Кейт открыла парадную дверь и замерла. Она не ждала посетителей, особенно таких франтов, как эти. Девушка стояла, словно статуя, едва замечая их довольно восторженное настроение. Низкорослый, круглолицый мужчина стремительно прошел мимо нее, на ходу бросая ей тяжелое, со множеством пелерин пальто и шляпу с высокими бортами. Посмотрев наверх лестницы, он выкрикнул:
— Эй, Джек! Безумный Джек Карстерз. Выходи, хватит прятаться, парень, и дай нам выпить!
Высокий худощавый молодой человек передал ей еще одно теплое, с пелеринами дорожное пальто и касторовую шляпу с загнутыми полями и, смеясь, последовал за другом. Последний из гостей вручил ей тяжелую, отделанную шнуром шинель, и спокойно произнес:
— Сэр Тоби Фенвик, мистер Леннокс и полковник Френсис Мастертон к мистеру Карстерзу.
Полковник Мастертон?

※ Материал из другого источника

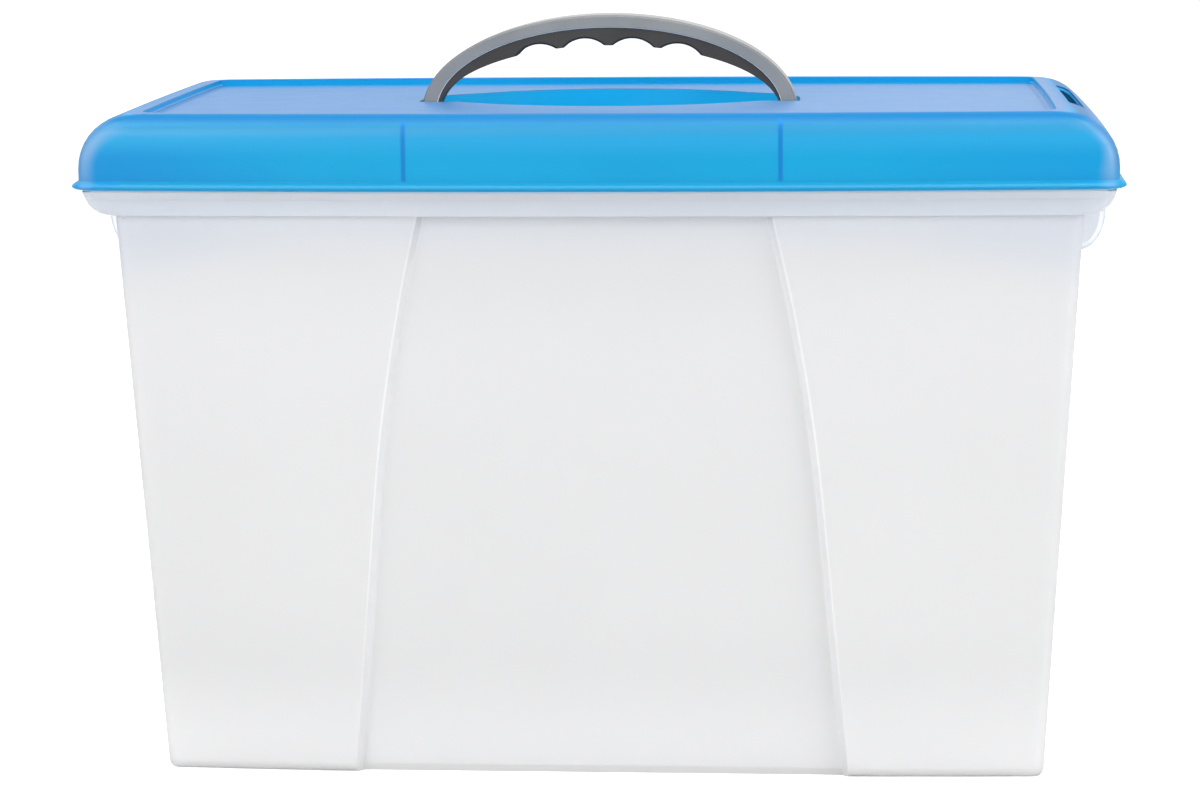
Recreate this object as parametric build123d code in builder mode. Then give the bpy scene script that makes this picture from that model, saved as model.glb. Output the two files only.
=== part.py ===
from build123d import *
import math
import os

# Portable file box: a clear tub, a lift-off lid and a folding carry handle with a soft grip.
# Frame: +Z up, +X along the long side, -Y is the front. Origin at the middle of the tub's base.
# All sizes in millimetres.

# ---------------------------------------------------------------- tub
BASE_HALF_X = 189.7          # base outline, mid-side
BASE_HALF_Y = 87.0
BASE_EDGE = 3.0              # rounding round the foot of the walls
WALL_TOP_HALF_X = 202.6      # wall outline just under the rim band
WALL_TOP_HALF_Y = 101.0
WALL_CORNER = 5.0
SIDE_BOW = 5.0               # how far the long sides bulge
END_BOW = 1.0                # how far the ends bulge
TUB_WALL = 2.2
TUB_FLOOR = 2.8
FLOOR_EDGE = 2.0             # rounding between walls and floor, inside
BAND_BOTTOM = 243.0          # rim band and end ledges start here
BAND_PROUD = 2.5
BAND_HEIGHT = 6.8
RIM_OUT_X = 11.6             # rim beyond the top of the walls
RIM_OUT_Y = 9.0
RIM_RISE = 14.2              # top of the rim above the bottom of its band
LEDGE_RUN = 9.4              # quarter-round under each end ledge, out and up
LEDGE_RISE = 10.2
FLANGE_OUT = 1.2             # narrow shelf round the rim, under the lid's lip
FLANGE_FALL = 0.4
RAIL_HEIGHT = 4.0            # upstanding end wall that file hooks ride on
RAIL_HALF_LENGTH = 78.0
RAIL_STEP = 0.3              # rail thinner than the wall it stands on, each side
LUG_HALF_LENGTH = 50.0       # grip lug under each end ledge
LUG_DEPTH = 20.5             # how far it hangs below the ledge
LUG_OUT = 11.2               # how far it stands out from the top of the wall
LUG_NOSE = 16.7              # height of its rounded nose
LUG_EDGE = 2.5
PANEL_DEPTH = 4.6            # sunk centre panel, front and back
PANEL_RUN_OUT = 2.4          # how much shallower it is at its top
PANEL_SLOPE = 2.7            # width of the panel's sloping border
PANEL_BASE_HALF = 105.9
PANEL_KNEE_HALF = 95.0
PANEL_KNEE_HEIGHT = 119.0
PANEL_TOP_HALF = 73.9

# ---------------------------------------------------------------- lid
LID_CORNER = 10.0
LID_SIDE_BOW = 8.0
LID_END_BOW = 1.0
LID_WALL = 1.8
LIP_RISE = 11.0              # lid's lower edge above the bottom of the tub's rim band
LID_HEIGHT = 31.6
LIP_PROFILE = (              # height above the lower edge, distance in from the lip's tip
    (0.0, 3.7), (0.35, 1.6), (0.9, 0.4), (1.5, 0.0), (2.3, 0.3), (3.2, 1.5), (4.0, 2.8),
)
END_SHOULDER = 23.2          # rounding from the lid's ends to its top
SIDE_SHOULDER = 9.0          # rounding from its long sides to its top
TOP_CORNER = 9.0
RIM_CLEARANCE = 0.4          # tub rim inside lid
SEAT_CLEARANCE = 0.3         # lid ribs above tub rim
STACK_CLEARANCE = 1.2        # base of another box in the sunk top
STACK_SIDE_ROOM = 8.8        # more room for it in front and behind
STACK_DEPTH = 2.9
HOOK_SLOT_CENTRE = 201.0     # slot through the right-hand end shoulder only
HOOK_SLOT_WIDTH = 6.5
HOOK_SLOT_LENGTH = 100.0
HOOK_SLOT_CORNER = 2.5
WEB_X = 77.3                 # webs from the lid's sides to the handle well
WEB_THICKNESS = 1.5
END_RIB_Y = 70.0
END_RIB_DEPTH = 12.0

# ---------------------------------------------------------------- handle
HANDLE_Y = 5.0               # plane of the upright handle
HANDLE_HALF_SPAN = 82.5
HANDLE_RISE = 42.0           # height of the arch above its springing
HANDLE_LEG = 6.8             # pivot to springing
HANDLE_WIDTH = 18.0
HANDLE_EDGE = 0.7
HANDLE_INNER_EDGE = 0.4
FRAME_FOOT = 6.5             # frame thickness at the feet and at the top of the arch
FRAME_CROWN = 5.5
GRIP_SETBACK = 0.6           # grip narrower than the frame, each side
GRIP_FOOT = 0.8              # grip thickness at the feet and at the top of the arch
GRIP_CROWN = 7.8
GRIP_EDGE = 0.8
FINGER_RADIUS = 13.0
FINGER_CENTRES = ((10.3, 18.7), (30.1, 16.3))   # out from the middle, up from the springing
PIVOT_DEPTH = 14.1           # pivots below the top of the lid
PIN_RADIUS = 3.0
PIN_LENGTH = 4.5
PIN_CLEARANCE = 0.08
PIN_END_CLEARANCE = 0.5
BEARING_WALL = 3.5           # round the pin
BEARING_CAP = 1.4            # beyond its end
WELL_HALF_X = 76.0
WELL_FRONT = 36.0            # well in front of the handle's plane
WELL_BACK = 63.0             # well behind it
WELL_EDGE = 1.0
SWING_CLEARANCE = 1.2        # folded handle inside the well, at its sides
SWING_SWEEP = 4.0            # behind the arch, for the corner that swings past
WELL_FLOOR_CLEARANCE = 1.0

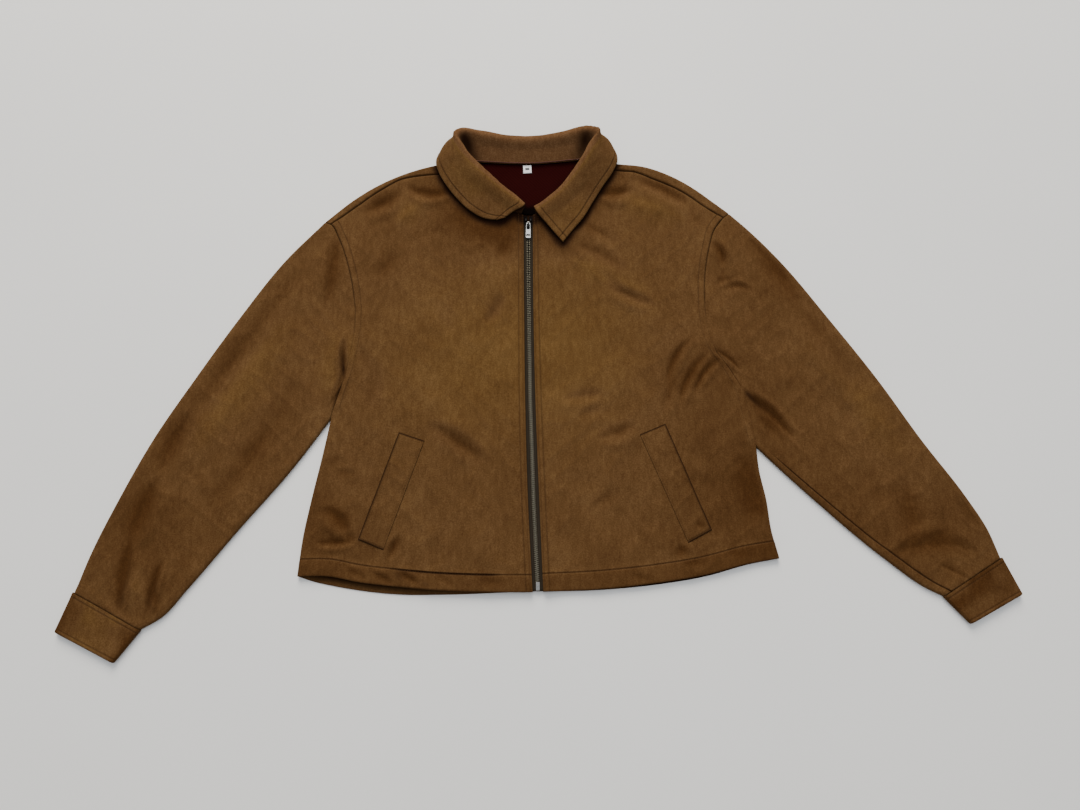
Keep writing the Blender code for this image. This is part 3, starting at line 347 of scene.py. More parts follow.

Военный? С Пиренейского полуострова? Она отчаянно боролась с паникой. Разглядеть-то как следует он ее не мог: Кейт почти скрылась под грудой тяжелой верхней одежды.
— Пожалуйста, подождите в гостиной слева от вас, сэр, а я постараюсь найти мистера Карстерза.
Джентльмен поднес монокль к глазам. Кейт сильнее съежилась за кучей одежды в руках. Закончив осмотр, полковник слегка улыбнулся и лениво проследовал в комнату, указанную Кейт. Выйдя из холла, она бросила все пальто на стул и рухнула поверх них, сердце бешено колотилось в груди.
Переполошилась почем зря, строго отчитывала она себя. С какой стати он ее узнает? Только потому, что полковник? Да, скорее всего, сотни полковников даже и не бывали на Пиренеях. А сотни других слыхом не слыхивали о Кейт Фарли. Какая нелепость думать, что именно этот мог ее узнать. Она-то уж точно не узнала ни его, ни остальных.